One of them poignantly remarks, “We do not honour the memory of the people who became martyrs.” I am surprised as this is Liberation week, and the streets of Dhaka are festooned with huge blow-ups, posters, photographs, and hoardings of Sheikh Mujibur Rahman. At many street corners are video projections showing clips of Bangabandhu before and after Liberation. There are some too of the other leaders and a few of the guerillas of the Mukti Bahini and of unknown Bangladeshis doing their bit for the cause. This also provokes voices of dissent. “This personality cult is really too much,” says one. “Why is the accent not more on the ordinary people and their travails?” Fortunately, I am not a Bangladeshi and, therefore, not obliged to take sides in the argument.

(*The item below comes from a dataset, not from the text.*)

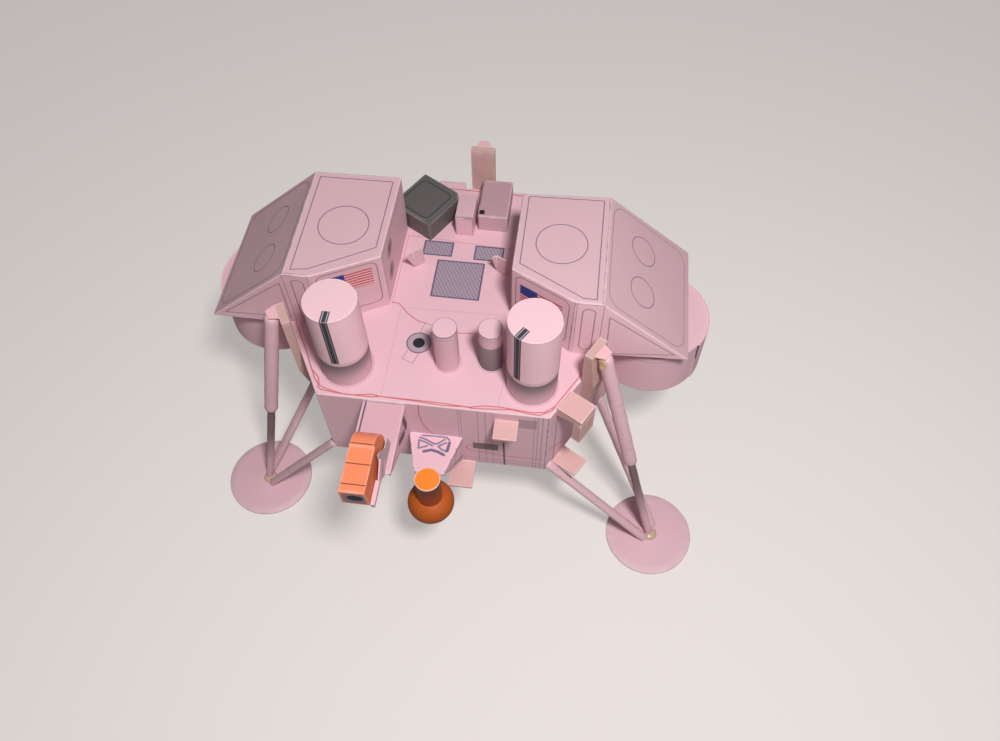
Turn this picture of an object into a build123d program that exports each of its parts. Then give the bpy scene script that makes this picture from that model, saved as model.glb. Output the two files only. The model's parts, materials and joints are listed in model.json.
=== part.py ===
"""Card model of a six-sided, three-legged mars lander, about 1:24, glued up from printed card.

Frame: origin on the ground under the middle of the model's outline, +X to the model's right,
+Y to its rear leg, +Z up. All lengths are in millimetres. Every piece is its own closed solid,
and touching pieces meet face to face without overlap.
"""
import math
import os
from build123d import *

os.makedirs("parts", exist_ok=True)

# ---------------------------------------------------------------- driving dimensions
CARD = 0.30                 # thickness of the card every box and tube is folded from

# six-sided body, long and short sides alternating
LONG_SIDE = 45.40
SHORT_SIDE = 23.30
REAR_SIDE_Y = 31.00         # rear short side, set a little nearer than the two others
DECK_TOP = 49.10
BODY_HEIGHT = 22.10

# equipment covers, a mirrored pair standing on the deck and hanging out over its sides
COVER_INNER_X = 12.60       # inner upright face
COVER_RIDGE_X = 30.45       # fold between the flat top and the sloping outer face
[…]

There appear to be three principal sources of incipient hostility to India; the communal forces; right-wing political parties; and the projection of an “Indian bogey” for partisan domestic reasons. The Hasina government is opposed to all three forces – but while that might give comfort to sections of official India, there is little we can do (or should do) in Bangladesh to curb these hostile forces. However, there is a great deal we can do within India to blunt these forces: above all, rein in communalism in India instead of aggravating it as seems to be our government’s agenda; discreetly entertain relations with the principal opposition parties, acknowledging implicitly that they represent 40% of Bangladesh’s electorate; and solve, rather than argue about, petty problems of implementation that lend credibility to the anti-India bogey.